Consolidation has been shrinking the number of U.S. banks for the last 30 years and it’s unlikely to stop soon.

Managements of many smaller California banks naturally want to believe they’ll survive consolidation. The bigger question at the moment is how many will survive losses on real estate loans -- particularly if troubles worsen in the commercial-property sector.

The state’s real estate woes mean investors who would like to bargain-hunt for other potential takeover targets among the remaining California banks face a minefield. Pick the wrong stock and you could lose it all, a la IndyMac.

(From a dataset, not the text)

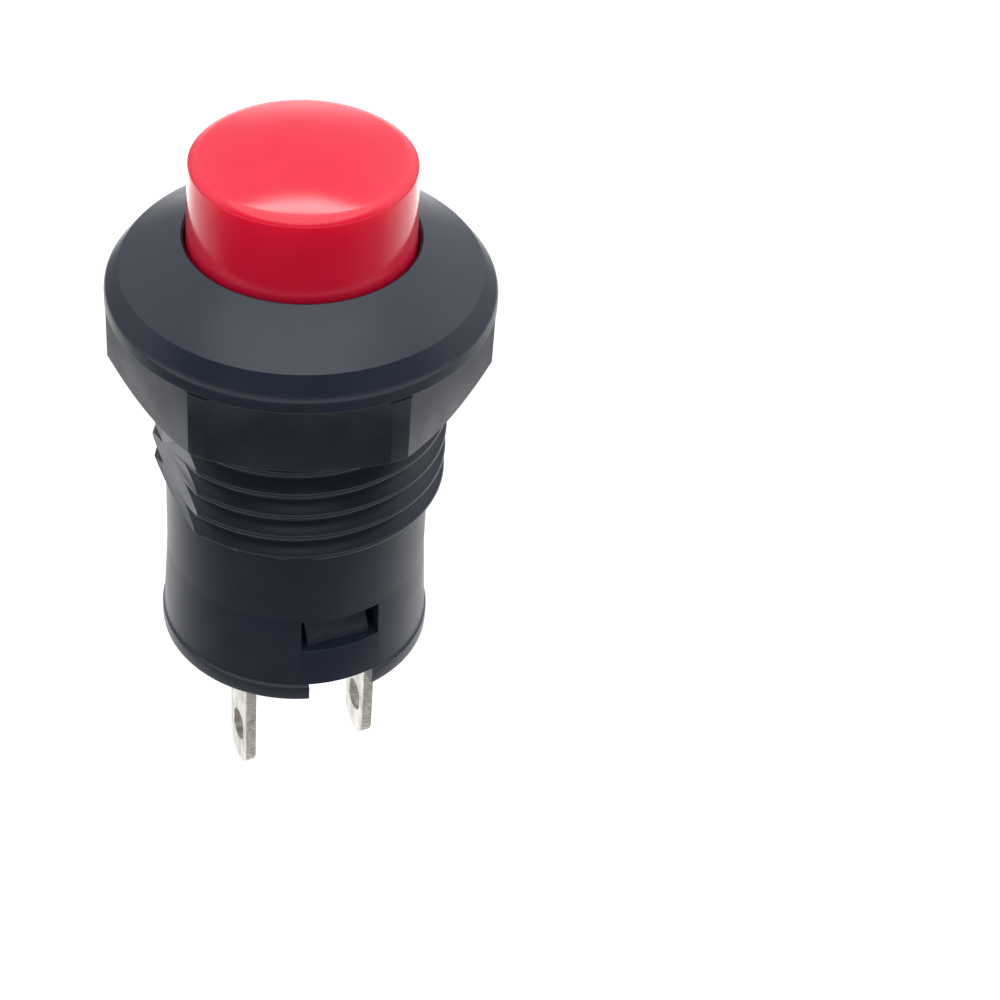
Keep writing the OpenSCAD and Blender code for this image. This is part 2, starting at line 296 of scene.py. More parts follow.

Mitsubishi UFJ has made clear it wants to buy other U.S. banks. Brent Christ at research firm Fox-Pitt Kelton tells my colleague E. Scott Reckard that if Mitsubishi were to shop for other California lenders it would probably seek out those that have weathered the credit storm better than others so far. That would be a logical strategy for any potential buyer.

Christ mentioned two possible targets: San Rafael-based Westamerica Bancorp, which operates in Northern California and the Central Valley; and PacWest Bancorp, the parent of Pacific Western Bank, which has branches in Los Angeles, Orange, Riverside and San Bernardino counties as well as its home turf of San Diego.

As for City National, it would be a relatively small ticket for a deep-pocketed buyer: With the shares down 37% from their peak in mid-2007, the bank’s market value is $2.4 billion.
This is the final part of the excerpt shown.